◆ Provided material:
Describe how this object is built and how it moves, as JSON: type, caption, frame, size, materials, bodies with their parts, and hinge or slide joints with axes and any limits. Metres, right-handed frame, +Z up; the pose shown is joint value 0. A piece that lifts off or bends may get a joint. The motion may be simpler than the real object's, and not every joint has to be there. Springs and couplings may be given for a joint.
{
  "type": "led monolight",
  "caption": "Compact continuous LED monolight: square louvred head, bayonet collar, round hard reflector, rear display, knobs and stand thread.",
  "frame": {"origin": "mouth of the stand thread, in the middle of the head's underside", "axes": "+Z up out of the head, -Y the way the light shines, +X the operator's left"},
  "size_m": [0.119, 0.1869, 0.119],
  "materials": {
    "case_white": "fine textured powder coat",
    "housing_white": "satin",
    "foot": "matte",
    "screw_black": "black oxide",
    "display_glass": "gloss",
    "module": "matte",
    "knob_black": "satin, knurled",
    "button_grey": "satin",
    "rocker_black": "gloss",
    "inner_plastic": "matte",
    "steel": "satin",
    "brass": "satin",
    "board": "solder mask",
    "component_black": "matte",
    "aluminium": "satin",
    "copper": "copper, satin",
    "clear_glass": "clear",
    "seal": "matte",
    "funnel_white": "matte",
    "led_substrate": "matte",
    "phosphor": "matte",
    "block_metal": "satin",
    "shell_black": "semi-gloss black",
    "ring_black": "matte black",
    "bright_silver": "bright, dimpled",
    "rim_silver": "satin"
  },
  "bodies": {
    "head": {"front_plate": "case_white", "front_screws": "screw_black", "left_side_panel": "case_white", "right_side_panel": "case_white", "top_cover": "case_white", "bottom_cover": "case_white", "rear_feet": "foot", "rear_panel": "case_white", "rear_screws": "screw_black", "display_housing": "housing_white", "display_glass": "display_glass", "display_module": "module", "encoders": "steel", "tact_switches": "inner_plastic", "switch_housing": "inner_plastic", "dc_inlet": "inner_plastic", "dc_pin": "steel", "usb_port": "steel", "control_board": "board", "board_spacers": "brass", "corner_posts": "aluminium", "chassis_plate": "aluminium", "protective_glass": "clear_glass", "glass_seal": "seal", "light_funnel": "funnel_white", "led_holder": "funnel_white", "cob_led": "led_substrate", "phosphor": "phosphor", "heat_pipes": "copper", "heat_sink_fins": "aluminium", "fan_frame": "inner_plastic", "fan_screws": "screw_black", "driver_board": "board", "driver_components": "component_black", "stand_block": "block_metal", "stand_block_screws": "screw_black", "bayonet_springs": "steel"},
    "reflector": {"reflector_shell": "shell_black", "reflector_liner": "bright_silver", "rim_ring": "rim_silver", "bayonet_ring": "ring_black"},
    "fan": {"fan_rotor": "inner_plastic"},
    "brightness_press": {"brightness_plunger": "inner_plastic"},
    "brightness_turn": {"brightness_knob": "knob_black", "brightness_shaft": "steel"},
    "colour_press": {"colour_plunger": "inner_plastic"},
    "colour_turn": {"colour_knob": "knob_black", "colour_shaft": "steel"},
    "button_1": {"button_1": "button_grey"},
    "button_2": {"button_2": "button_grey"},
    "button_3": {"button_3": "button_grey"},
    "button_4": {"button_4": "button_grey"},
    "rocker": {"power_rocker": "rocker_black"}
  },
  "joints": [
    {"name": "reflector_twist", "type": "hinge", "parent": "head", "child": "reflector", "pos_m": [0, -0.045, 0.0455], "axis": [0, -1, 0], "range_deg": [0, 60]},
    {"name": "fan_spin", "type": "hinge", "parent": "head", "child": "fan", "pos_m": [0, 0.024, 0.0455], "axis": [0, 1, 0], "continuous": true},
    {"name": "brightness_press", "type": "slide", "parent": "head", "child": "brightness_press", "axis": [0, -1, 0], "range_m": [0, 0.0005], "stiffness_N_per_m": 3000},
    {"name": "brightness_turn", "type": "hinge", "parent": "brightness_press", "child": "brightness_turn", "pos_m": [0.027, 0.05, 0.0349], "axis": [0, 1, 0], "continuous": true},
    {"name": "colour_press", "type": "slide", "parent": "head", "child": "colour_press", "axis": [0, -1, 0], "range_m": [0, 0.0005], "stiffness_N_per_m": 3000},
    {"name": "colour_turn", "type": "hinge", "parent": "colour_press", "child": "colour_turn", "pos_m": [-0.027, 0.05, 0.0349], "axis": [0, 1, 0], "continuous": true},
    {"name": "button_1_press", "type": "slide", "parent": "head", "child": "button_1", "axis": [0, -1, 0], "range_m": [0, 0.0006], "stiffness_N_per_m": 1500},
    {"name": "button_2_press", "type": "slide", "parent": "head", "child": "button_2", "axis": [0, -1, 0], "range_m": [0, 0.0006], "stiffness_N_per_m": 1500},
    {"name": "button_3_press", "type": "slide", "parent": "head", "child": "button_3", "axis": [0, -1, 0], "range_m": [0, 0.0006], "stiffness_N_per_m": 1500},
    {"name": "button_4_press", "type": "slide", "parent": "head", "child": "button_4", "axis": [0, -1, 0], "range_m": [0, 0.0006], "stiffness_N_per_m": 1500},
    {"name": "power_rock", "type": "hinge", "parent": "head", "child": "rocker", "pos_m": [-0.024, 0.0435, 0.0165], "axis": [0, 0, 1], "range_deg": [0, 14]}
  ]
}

◆ Your task:
Identify the lines that contain the string "joints", and copy every one of them.

◆ Written answer:
Describe how this object is built and how it moves, as JSON: type, caption, frame, size, materials, bodies with their parts, and hinge or slide joints with axes and any limits. Metres, right-handed frame, +Z up; the pose shown is joint value 0. A piece that lifts off or bends may get a joint. The motion may be simpler than the real object's, and not every joint has to be there. Springs and couplings may be given for a joint.
  "joints": [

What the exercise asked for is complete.